Most hope the children will eventually be able to be cared for by their own parents. Mrs Harvey, for instance, looks after her five-year-old grandson whose father, her youngest son, was a promising young footballer before turning to drugs 18 years ago.
She hoped the birth of a baby would help her son and his partner to live a drug-free life, albeit with the help of methadone. They managed three months before Mrs Harvey felt she had to step in.
Since then, she has only had a full night's sleep when the child is staying with his other grandmother. "He's a healthy, outgoing wee boy, but he was born a methadone baby and he has sleep problems."Both grandmothers encourage visits from the parents, but enforce a strict rule of no access if they are under the influence of drugs.
The unpredictable behavior of addict parents is the subject of bitter tales at the support groups kinship carers have formed across Scotland.There are parents who refuse to transfer child benefit, even though the child is not living with them; the mother who takes a teenage daughter into town and is arrested for shoplifting; the mother found comatose after being entrusted with the care of her toddler.

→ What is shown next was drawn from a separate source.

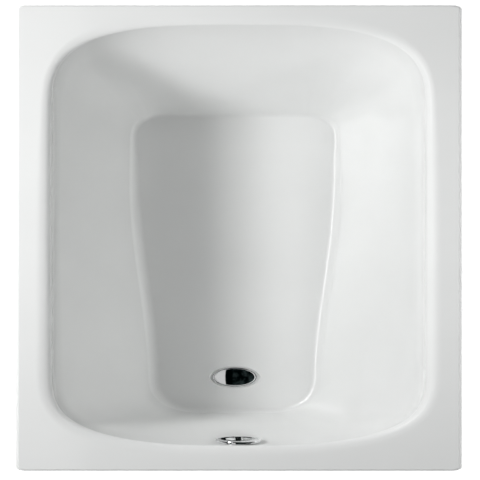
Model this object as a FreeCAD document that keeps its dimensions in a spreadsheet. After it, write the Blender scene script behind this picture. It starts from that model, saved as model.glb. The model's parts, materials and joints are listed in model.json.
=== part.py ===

Despite provocations of this kind, Mrs Harvey says: "You never hear a granny say anything bad about a parent to a child."
What has turned their stoicism to anger, however, is a feeling of injustice, that the children they are caring for are being condemned to poverty while unrelated foster parents and the children placed with them are given allowances of several times as much, plus extra payments for holidays and birthdays.
Some kinship carers' support groups have enabled children to go on holiday by holding money-raising events while the kinship care network has access to a caravan. For some, however, the cost of £40 a week, plus £10 for each child, is prohibitive.
Moreover, Mrs Harvey, and the hundreds of others in her situation, now fear that without adequate support in the form of psychological services, the children in their care will become damaged adults and, in turn, incapable themselves of competent parenting.
There is a huge demand for access to support services for children affected by traumatic early experiences, and deep anger that children placed with foster families are given priority while kinship children are "at the back of the queue".
The discrepancies are because in most cases these children live with members of their extended family though a private, voluntary agreement with their parents. However, some are placed on supervision orders through the children's panel, and others have residency orders by which the grandparents or other relatives have parental rights.
As with the allowances paid to foster parents, different councils pay varying rates to kinship carers, which range from nothing in Stirling, to £405.02 a fortnight in Perth and Kinross, for 16 to 18-year-olds who are formally "looked after" by the council, and £161.70 for those in informal arrangements.
Even the recommendation that there should be a minimum allowance paid throughout Scotland causes problems. The chief obstacle is such payments reduce other benefits. For that reason, Glasgow City Council has taken a policy decision not to make payments that reduce entitlement to state benefits. When it introduced kinship care payments at the beginning of this year they were limited to £40 a week.
Even that, however, has negative consequences for carers, who now find they have to pay fees for nursery school or after-school care, from which they were previously exempt.
The anomalies are recognised by the Scottish Government. Research for the previous Executive recommended there should be a separate official category of children looked after through kinship care, and they should be entitled to a welfare benefit through the Department of Work and Pensions.
The potential dangers of informal arrangements where the suitability of carers has not been assessed has prompted suggestions kinship carers should be offered similar training to foster parents, leading to a more formal arrangement and allowances. It appears such training is not geared toward the challenges of damaged children.
Mrs Harvey says: "They wanted me to take a training course, which involved learning how to cook mince and potatoes and change a nappy." At 58, with four children and six grandchildren, Mrs Harvey mastered those skills long ago and can't help being angry at what she sees as a misuse of public money so desperately needed by so many kinship carers.
They have been a marginalised group, but their voice is increasingly being heard by people with influence. The process began with a presentation to the Poverty Truth Commission set up to bring together people from some of Scotland's poorest neighbourhoods with influential figures from government, churches and universities. They have just put their case to the Minister For Children, Adam Ingram.
They emphasise they feel cheated after expecting to receive payments related to foster allowances last April, as a result of money released to local authorities.
Scottish Government policy now states councils should move towards paying the same as fostering allowances, minus child benefit, by 2011. The carers have been heard.